→ What the task requires
Repeat, exactly, the run of lines that opens with the line containing "door_seals();" and closes with the line containing "bpy.context.scene.collection.objects.link(empty)", and leave all other lines out.

→ Data shown
● ● ● ● ●

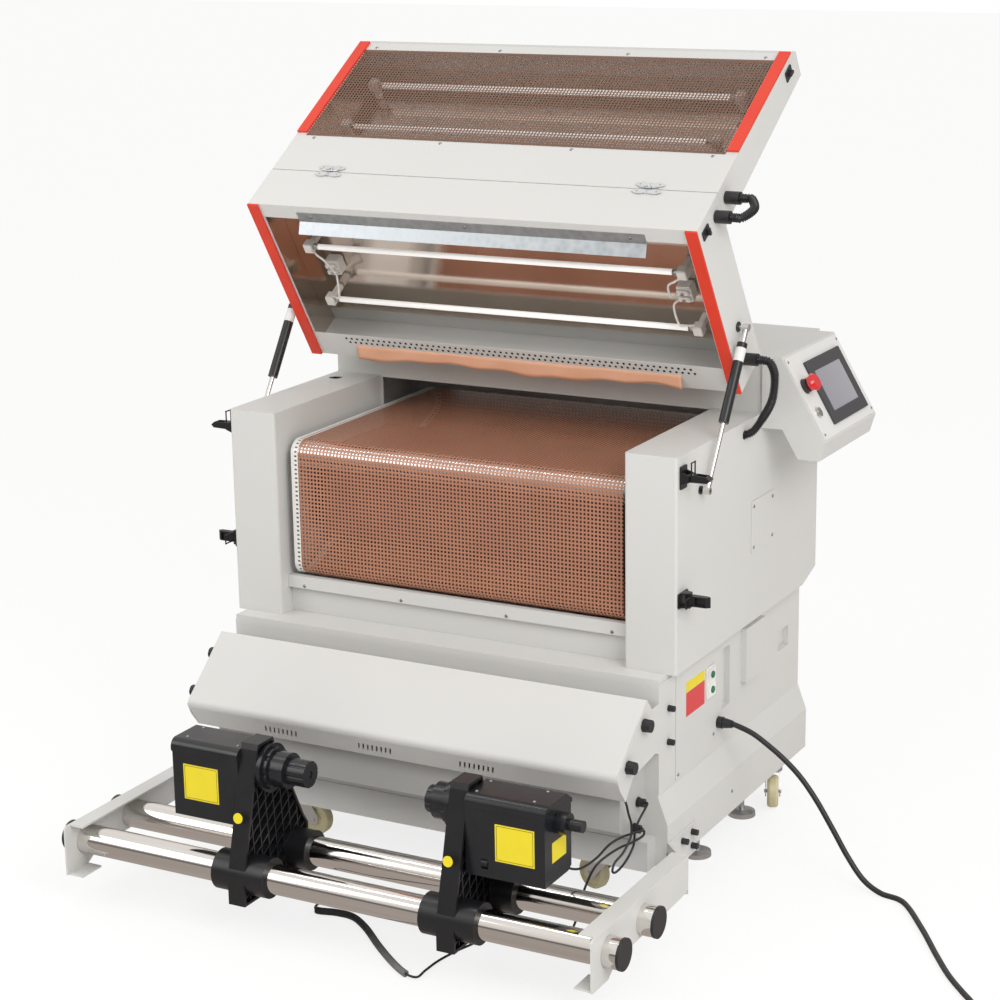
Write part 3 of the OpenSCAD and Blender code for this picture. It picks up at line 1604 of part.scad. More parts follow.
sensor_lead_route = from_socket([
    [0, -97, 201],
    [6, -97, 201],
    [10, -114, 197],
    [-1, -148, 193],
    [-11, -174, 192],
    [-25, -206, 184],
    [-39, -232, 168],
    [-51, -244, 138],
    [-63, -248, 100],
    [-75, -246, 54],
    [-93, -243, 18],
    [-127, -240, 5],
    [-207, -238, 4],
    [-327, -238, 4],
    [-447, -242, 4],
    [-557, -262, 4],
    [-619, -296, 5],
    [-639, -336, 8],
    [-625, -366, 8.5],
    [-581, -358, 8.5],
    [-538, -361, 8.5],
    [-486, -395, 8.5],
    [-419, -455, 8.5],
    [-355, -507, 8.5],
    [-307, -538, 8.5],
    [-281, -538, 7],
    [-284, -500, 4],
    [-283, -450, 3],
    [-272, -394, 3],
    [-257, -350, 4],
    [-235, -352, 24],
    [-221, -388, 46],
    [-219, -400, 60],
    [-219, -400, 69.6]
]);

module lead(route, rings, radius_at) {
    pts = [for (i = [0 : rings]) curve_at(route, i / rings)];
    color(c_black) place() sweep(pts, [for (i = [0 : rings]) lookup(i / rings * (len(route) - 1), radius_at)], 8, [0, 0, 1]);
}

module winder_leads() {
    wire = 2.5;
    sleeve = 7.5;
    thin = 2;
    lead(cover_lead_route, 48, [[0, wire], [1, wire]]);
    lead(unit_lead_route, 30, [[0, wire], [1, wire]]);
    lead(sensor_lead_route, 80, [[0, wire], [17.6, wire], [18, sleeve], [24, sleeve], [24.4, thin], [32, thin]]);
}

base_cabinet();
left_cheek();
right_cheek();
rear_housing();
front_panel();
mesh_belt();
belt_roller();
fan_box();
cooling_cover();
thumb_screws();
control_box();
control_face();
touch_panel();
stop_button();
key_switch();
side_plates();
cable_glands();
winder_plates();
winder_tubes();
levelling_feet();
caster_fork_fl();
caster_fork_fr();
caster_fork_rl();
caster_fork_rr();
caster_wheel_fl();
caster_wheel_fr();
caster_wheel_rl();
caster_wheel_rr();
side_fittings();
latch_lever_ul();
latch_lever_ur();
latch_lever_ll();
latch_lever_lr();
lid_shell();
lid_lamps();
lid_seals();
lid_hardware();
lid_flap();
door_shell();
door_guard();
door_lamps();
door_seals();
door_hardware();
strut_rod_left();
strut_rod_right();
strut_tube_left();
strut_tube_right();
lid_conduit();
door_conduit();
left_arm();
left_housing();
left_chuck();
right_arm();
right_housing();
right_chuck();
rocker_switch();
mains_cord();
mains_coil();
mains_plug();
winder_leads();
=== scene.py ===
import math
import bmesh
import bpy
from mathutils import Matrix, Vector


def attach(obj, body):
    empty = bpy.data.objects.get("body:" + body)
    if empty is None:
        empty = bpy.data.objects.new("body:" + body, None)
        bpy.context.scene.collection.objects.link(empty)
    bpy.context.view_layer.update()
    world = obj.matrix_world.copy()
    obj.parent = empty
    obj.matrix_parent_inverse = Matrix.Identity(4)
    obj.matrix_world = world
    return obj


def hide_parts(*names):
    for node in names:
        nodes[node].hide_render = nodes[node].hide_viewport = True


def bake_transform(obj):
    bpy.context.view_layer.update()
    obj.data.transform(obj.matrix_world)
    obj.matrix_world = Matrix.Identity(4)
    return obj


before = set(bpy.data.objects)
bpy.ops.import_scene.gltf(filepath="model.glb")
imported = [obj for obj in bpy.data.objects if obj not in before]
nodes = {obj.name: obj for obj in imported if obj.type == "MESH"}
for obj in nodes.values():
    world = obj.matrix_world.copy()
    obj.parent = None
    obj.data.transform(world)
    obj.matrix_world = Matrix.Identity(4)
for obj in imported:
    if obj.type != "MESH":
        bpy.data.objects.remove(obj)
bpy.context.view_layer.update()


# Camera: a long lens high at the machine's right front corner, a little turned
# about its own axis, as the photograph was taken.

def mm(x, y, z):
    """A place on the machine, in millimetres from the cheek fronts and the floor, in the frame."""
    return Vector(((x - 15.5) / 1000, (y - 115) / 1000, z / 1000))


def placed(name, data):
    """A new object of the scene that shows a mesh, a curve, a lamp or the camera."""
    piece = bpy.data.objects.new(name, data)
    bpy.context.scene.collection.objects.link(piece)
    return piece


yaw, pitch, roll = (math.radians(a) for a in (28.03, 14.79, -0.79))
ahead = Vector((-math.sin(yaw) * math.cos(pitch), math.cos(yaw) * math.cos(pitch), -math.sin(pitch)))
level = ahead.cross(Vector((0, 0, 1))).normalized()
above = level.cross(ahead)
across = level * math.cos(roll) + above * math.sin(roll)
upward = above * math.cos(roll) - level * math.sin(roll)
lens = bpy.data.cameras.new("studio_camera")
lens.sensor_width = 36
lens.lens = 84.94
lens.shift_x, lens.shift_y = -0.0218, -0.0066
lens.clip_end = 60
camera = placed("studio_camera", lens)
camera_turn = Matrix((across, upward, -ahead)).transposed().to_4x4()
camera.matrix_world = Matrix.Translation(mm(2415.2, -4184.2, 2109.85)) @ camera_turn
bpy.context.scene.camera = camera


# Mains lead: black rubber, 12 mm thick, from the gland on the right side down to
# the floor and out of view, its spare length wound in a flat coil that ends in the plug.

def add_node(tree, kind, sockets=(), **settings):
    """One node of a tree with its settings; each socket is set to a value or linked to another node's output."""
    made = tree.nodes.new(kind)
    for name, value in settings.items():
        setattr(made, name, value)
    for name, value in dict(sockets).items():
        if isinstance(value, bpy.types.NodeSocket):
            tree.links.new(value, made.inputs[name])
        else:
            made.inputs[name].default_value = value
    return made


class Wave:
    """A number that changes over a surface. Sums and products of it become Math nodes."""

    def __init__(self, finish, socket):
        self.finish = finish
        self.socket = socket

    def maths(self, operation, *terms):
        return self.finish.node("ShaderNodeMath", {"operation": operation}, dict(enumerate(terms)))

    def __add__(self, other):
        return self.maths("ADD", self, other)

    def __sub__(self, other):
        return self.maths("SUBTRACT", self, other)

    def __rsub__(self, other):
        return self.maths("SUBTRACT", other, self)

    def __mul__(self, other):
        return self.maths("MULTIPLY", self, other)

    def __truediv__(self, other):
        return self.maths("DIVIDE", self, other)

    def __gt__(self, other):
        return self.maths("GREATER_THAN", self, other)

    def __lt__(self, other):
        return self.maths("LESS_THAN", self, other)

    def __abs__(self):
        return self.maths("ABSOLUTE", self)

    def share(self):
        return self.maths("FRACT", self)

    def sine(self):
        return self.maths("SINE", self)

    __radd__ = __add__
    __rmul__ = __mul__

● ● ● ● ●

→ Solution for this problem
door_seals();
door_hardware();
strut_rod_left();
strut_rod_right();
strut_tube_left();
strut_tube_right();
lid_conduit();
door_conduit();
left_arm();
left_housing();
left_chuck();
right_arm();
right_housing();
right_chuck();
rocker_switch();
mains_cord();
mains_coil();
mains_plug();
winder_leads();
=== scene.py ===
import math
import bmesh
import bpy
from mathutils import Matrix, Vector


def attach(obj, body):
    empty = bpy.data.objects.get("body:" + body)
    if empty is None:
        empty = bpy.data.objects.new("body:" + body, None)
        bpy.context.scene.collection.objects.link(empty)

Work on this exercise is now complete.